• _The exercise_
Among the entries below, find the line with "cone_height = pin_radius", then quote it and each following line up to and including the line with "zip(*points))), Vector(map(max, zip(*points)))", and nothing else.

(Records with modeling code)
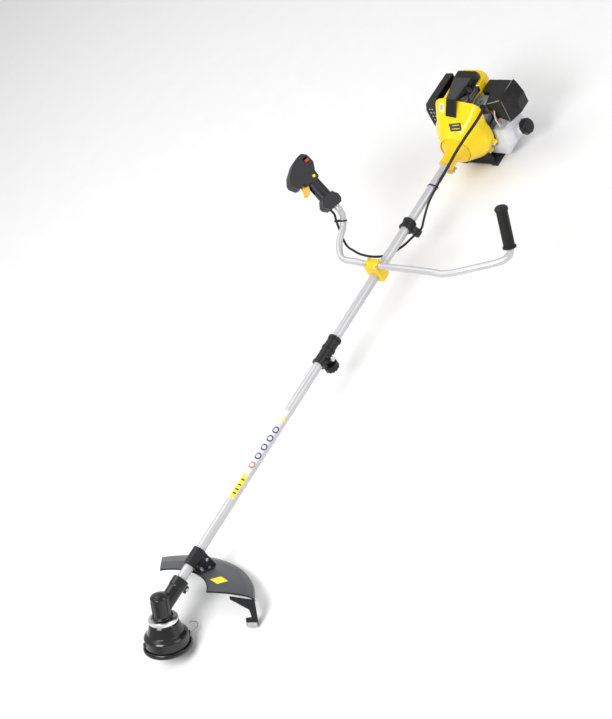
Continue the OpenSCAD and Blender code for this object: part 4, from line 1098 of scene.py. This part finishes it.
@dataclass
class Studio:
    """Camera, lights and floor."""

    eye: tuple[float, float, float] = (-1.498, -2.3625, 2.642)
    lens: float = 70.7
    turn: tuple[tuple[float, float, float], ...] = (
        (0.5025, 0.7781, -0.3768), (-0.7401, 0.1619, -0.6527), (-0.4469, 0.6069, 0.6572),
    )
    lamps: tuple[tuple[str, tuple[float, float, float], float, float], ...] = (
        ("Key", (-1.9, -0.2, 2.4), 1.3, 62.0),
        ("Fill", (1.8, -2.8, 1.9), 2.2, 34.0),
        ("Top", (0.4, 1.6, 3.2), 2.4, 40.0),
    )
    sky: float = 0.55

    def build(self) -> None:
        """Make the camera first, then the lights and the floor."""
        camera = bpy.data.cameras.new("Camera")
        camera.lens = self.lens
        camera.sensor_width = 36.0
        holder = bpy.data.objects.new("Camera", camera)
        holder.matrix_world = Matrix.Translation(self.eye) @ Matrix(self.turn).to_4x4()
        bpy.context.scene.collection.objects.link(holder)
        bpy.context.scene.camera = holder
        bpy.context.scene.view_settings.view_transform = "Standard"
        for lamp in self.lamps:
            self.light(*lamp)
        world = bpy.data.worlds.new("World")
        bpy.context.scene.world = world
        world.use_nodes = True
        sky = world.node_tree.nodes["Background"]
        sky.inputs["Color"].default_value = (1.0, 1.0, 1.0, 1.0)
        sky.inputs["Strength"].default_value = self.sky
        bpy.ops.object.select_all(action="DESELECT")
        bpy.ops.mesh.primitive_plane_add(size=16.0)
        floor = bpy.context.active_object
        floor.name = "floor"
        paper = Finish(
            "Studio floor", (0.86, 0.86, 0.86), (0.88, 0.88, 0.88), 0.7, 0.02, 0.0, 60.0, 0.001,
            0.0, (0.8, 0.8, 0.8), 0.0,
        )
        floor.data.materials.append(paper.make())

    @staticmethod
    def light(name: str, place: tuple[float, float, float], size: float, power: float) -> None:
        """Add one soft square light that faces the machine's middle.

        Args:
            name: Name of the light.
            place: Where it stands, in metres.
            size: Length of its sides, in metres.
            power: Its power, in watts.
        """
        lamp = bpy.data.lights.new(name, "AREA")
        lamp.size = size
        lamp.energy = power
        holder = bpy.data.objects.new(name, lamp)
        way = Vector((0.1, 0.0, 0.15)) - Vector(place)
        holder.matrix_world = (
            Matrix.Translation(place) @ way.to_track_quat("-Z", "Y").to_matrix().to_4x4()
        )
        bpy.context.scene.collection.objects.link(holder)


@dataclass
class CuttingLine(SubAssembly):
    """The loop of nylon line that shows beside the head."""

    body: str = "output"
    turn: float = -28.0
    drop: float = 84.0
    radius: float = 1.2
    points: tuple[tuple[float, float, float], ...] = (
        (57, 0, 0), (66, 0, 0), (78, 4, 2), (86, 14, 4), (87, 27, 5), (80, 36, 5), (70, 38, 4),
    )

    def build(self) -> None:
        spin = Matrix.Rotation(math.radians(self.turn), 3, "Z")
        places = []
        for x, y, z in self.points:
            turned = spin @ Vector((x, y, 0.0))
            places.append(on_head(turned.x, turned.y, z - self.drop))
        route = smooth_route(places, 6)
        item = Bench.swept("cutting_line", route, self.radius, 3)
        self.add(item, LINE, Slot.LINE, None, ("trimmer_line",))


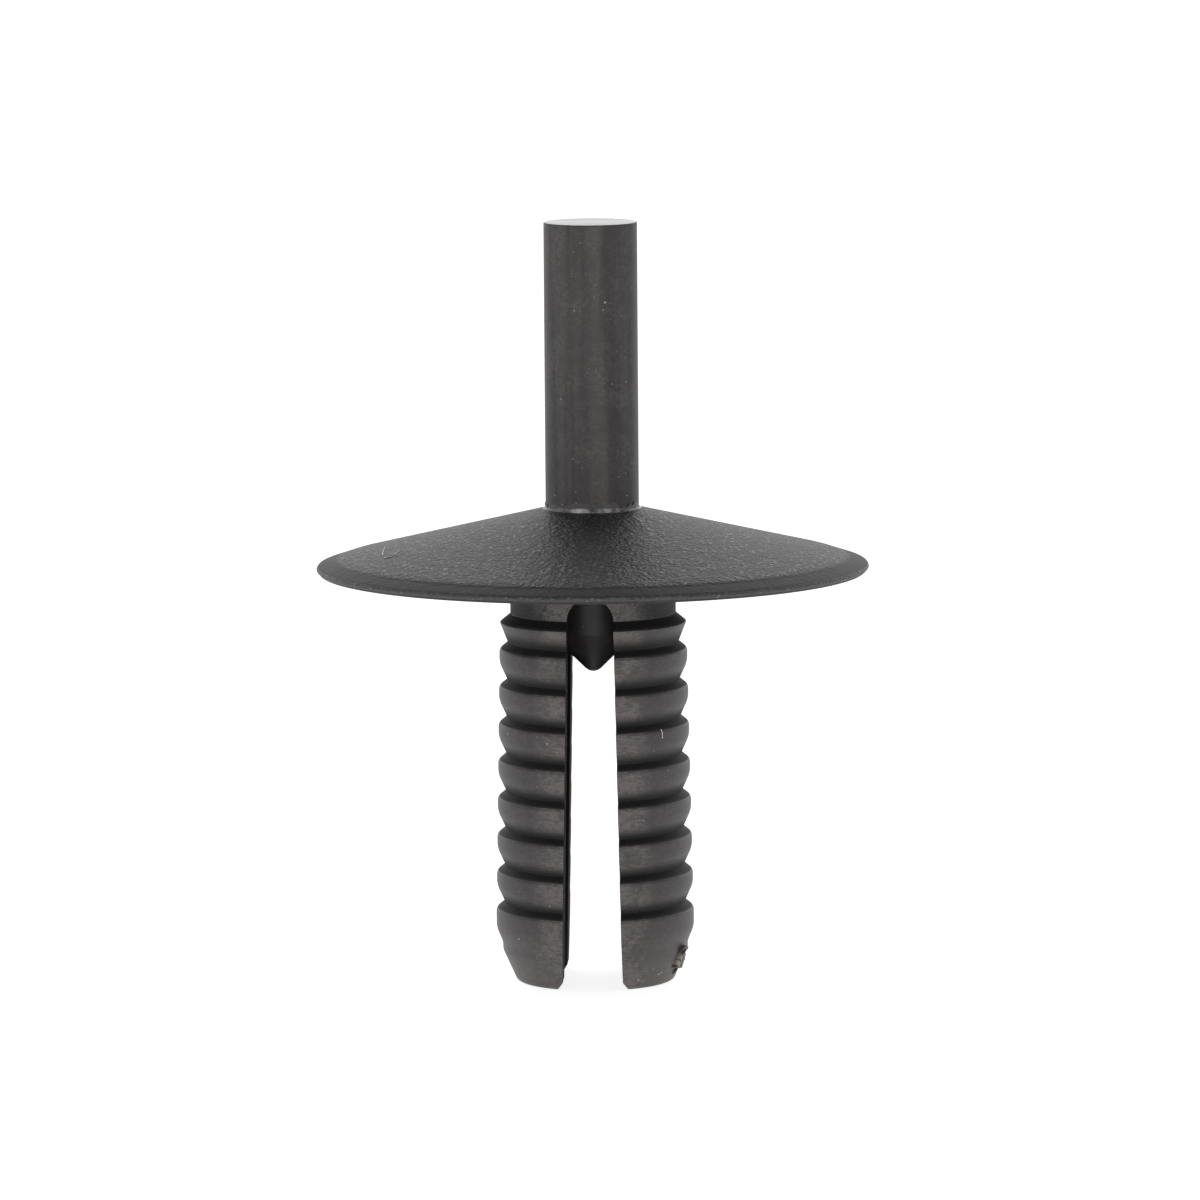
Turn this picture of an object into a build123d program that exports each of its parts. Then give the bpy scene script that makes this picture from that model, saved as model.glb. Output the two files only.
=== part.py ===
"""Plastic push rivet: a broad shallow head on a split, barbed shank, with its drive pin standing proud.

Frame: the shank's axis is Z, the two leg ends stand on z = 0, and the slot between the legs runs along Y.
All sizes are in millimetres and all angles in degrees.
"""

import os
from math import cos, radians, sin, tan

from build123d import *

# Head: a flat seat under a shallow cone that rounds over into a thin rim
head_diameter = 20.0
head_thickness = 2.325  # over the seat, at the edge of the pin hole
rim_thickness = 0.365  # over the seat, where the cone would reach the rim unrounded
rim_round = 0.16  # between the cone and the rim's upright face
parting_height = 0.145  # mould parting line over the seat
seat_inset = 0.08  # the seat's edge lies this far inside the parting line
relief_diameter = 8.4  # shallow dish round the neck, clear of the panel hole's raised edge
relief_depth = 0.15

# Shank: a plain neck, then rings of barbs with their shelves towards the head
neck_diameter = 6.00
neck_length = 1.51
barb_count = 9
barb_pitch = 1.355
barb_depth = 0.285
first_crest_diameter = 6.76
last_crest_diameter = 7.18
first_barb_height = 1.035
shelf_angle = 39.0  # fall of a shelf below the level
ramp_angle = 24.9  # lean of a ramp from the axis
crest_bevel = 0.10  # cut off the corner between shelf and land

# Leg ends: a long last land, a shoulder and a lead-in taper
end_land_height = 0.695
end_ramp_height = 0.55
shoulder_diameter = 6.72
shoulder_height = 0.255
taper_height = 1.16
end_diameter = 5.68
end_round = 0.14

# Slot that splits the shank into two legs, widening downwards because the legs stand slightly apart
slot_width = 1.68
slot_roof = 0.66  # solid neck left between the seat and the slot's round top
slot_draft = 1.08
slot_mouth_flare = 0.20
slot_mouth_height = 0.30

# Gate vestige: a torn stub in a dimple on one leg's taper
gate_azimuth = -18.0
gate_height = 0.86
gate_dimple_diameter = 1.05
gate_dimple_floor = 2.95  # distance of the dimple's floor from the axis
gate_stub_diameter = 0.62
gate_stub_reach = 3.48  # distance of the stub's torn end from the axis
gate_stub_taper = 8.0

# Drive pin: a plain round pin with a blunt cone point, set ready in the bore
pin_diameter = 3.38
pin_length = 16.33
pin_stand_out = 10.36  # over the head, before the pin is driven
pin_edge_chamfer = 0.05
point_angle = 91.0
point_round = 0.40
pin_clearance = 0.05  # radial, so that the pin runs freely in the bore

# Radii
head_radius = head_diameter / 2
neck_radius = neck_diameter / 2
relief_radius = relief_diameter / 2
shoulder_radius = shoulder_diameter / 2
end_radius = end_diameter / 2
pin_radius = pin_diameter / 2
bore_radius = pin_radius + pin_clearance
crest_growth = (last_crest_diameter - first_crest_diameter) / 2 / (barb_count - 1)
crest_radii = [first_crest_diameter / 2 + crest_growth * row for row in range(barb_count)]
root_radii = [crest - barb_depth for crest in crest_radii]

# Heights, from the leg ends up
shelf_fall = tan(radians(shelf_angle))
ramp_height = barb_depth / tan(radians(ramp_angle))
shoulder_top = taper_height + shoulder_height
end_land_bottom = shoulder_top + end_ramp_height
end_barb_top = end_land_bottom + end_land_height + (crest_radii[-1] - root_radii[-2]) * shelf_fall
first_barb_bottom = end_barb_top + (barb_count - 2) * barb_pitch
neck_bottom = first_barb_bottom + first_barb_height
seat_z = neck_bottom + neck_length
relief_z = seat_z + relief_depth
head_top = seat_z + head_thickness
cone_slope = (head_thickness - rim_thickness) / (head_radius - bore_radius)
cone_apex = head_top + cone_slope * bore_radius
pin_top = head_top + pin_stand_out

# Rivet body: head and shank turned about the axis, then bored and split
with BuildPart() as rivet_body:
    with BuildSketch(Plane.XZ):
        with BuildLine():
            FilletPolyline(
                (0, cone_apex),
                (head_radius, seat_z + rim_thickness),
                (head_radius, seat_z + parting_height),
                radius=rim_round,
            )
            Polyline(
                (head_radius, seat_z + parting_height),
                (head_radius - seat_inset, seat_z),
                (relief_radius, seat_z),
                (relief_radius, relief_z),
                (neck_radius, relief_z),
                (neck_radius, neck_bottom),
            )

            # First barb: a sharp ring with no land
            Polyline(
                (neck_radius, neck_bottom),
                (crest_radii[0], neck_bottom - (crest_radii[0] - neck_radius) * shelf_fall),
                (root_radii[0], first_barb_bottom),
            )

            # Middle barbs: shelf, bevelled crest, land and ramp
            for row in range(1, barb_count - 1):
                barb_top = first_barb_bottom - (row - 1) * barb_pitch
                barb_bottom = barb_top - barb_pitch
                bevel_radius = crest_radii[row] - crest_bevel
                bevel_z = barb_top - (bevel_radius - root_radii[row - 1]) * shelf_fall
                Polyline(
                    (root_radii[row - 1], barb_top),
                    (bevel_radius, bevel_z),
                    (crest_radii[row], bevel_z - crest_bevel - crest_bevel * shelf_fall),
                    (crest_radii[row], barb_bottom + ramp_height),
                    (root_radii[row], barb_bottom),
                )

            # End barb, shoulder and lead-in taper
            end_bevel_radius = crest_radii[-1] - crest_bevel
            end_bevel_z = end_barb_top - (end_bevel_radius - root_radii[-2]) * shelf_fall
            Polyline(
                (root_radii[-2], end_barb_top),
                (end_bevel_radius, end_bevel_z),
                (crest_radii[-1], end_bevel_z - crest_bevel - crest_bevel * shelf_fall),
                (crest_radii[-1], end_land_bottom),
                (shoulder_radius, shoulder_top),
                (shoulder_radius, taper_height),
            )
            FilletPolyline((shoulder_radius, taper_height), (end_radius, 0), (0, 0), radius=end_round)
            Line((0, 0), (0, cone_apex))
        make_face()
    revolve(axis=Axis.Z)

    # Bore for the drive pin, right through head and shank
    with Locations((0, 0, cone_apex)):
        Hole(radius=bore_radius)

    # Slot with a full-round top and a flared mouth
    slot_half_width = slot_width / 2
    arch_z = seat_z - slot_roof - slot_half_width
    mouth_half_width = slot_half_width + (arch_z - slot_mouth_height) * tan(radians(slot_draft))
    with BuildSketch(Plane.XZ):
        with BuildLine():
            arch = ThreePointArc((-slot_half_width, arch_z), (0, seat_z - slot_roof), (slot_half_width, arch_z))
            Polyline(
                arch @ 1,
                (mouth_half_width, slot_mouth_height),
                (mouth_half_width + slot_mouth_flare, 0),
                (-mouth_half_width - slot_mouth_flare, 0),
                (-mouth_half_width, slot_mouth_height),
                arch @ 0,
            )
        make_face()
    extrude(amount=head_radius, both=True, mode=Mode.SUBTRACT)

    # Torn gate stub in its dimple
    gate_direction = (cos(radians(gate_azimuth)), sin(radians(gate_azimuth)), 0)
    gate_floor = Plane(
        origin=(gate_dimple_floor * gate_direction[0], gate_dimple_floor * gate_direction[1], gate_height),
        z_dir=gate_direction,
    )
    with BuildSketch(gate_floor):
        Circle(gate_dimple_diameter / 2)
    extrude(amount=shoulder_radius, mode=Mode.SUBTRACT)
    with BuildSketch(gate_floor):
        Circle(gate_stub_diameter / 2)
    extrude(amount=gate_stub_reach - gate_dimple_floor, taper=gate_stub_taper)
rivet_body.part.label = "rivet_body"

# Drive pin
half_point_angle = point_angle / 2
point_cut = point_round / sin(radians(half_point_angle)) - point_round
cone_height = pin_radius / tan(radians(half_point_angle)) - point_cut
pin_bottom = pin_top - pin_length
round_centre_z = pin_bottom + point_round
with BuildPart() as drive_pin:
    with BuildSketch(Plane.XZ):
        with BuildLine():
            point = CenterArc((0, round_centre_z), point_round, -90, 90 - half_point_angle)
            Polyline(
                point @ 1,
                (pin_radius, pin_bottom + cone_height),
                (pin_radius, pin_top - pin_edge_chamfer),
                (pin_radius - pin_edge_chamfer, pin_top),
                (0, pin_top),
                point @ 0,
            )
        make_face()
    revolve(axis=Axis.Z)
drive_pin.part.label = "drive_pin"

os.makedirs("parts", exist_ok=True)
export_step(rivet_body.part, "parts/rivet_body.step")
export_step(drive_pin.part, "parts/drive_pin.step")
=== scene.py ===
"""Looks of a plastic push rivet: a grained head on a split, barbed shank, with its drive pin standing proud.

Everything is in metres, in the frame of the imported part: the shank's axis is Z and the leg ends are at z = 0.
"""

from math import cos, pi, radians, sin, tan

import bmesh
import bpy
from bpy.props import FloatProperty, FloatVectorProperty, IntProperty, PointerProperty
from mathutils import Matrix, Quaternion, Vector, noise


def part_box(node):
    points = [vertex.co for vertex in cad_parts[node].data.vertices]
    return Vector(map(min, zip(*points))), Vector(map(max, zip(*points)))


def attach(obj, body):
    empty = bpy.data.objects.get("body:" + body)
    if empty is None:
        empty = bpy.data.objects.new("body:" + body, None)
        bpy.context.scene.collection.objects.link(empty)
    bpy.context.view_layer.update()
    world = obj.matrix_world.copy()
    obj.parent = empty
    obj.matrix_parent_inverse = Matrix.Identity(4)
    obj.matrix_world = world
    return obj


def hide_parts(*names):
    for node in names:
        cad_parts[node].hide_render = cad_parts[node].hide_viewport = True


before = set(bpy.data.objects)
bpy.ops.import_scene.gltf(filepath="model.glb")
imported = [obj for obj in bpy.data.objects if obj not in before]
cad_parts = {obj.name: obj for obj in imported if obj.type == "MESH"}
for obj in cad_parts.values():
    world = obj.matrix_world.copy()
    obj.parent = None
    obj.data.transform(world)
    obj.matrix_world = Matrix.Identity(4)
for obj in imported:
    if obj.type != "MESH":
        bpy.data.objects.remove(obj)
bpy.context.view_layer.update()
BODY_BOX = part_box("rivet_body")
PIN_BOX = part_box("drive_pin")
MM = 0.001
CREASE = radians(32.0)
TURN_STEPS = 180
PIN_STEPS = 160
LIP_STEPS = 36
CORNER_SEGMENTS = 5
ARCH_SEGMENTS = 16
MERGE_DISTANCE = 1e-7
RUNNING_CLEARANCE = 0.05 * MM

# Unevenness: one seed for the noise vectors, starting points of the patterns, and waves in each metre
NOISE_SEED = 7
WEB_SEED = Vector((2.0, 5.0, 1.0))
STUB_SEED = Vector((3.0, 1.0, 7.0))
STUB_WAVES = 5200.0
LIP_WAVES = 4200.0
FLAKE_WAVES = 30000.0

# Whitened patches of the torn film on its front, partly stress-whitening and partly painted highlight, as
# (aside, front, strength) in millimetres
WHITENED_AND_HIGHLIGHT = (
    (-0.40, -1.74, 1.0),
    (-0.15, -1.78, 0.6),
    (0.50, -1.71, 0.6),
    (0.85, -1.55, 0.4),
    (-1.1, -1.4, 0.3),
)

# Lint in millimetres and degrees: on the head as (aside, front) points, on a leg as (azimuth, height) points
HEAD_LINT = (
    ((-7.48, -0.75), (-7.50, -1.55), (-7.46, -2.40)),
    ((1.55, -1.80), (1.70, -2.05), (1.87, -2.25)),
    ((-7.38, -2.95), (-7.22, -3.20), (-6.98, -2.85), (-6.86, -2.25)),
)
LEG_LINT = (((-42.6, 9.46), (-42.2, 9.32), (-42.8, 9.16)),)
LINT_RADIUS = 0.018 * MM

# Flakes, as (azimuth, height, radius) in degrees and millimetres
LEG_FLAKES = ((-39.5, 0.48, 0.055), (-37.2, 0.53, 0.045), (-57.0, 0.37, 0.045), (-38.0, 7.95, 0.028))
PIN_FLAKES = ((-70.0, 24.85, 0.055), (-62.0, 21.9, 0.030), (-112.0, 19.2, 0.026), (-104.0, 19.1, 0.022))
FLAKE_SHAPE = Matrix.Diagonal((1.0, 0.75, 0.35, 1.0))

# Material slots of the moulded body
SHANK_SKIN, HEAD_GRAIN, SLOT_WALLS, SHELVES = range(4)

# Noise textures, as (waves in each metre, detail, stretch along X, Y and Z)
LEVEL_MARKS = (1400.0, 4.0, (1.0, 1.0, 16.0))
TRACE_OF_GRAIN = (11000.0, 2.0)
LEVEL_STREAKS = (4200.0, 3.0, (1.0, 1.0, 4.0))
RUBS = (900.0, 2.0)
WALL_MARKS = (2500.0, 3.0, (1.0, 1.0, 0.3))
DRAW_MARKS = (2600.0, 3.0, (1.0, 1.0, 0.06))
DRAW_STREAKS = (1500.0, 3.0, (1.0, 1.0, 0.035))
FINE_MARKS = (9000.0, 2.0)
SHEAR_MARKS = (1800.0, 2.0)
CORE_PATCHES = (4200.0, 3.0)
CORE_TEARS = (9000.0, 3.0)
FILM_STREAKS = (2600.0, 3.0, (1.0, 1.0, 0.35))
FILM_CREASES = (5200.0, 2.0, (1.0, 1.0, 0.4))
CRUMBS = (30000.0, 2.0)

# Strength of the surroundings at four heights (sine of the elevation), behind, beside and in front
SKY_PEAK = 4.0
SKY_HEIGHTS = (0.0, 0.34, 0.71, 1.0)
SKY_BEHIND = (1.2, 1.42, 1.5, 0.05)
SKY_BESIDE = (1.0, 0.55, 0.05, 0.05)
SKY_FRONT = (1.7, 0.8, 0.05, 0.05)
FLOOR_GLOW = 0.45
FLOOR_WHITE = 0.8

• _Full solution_
cone_height = pin_radius / tan(radians(half_point_angle)) - point_cut
pin_bottom = pin_top - pin_length
round_centre_z = pin_bottom + point_round
with BuildPart() as drive_pin:
    with BuildSketch(Plane.XZ):
        with BuildLine():
            point = CenterArc((0, round_centre_z), point_round, -90, 90 - half_point_angle)
            Polyline(
                point @ 1,
                (pin_radius, pin_bottom + cone_height),
                (pin_radius, pin_top - pin_edge_chamfer),
                (pin_radius - pin_edge_chamfer, pin_top),
                (0, pin_top),
                point @ 0,
            )
        make_face()
    revolve(axis=Axis.Z)
drive_pin.part.label = "drive_pin"

os.makedirs("parts", exist_ok=True)
export_step(rivet_body.part, "parts/rivet_body.step")
export_step(drive_pin.part, "parts/drive_pin.step")
=== scene.py ===
"""Looks of a plastic push rivet: a grained head on a split, barbed shank, with its drive pin standing proud.

Everything is in metres, in the frame of the imported part: the shank's axis is Z and the leg ends are at z = 0.
"""

from math import cos, pi, radians, sin, tan

import bmesh
import bpy
from bpy.props import FloatProperty, FloatVectorProperty, IntProperty, PointerProperty
from mathutils import Matrix, Quaternion, Vector, noise


def part_box(node):
    points = [vertex.co for vertex in cad_parts[node].data.vertices]
    return Vector(map(min, zip(*points))), Vector(map(max, zip(*points)))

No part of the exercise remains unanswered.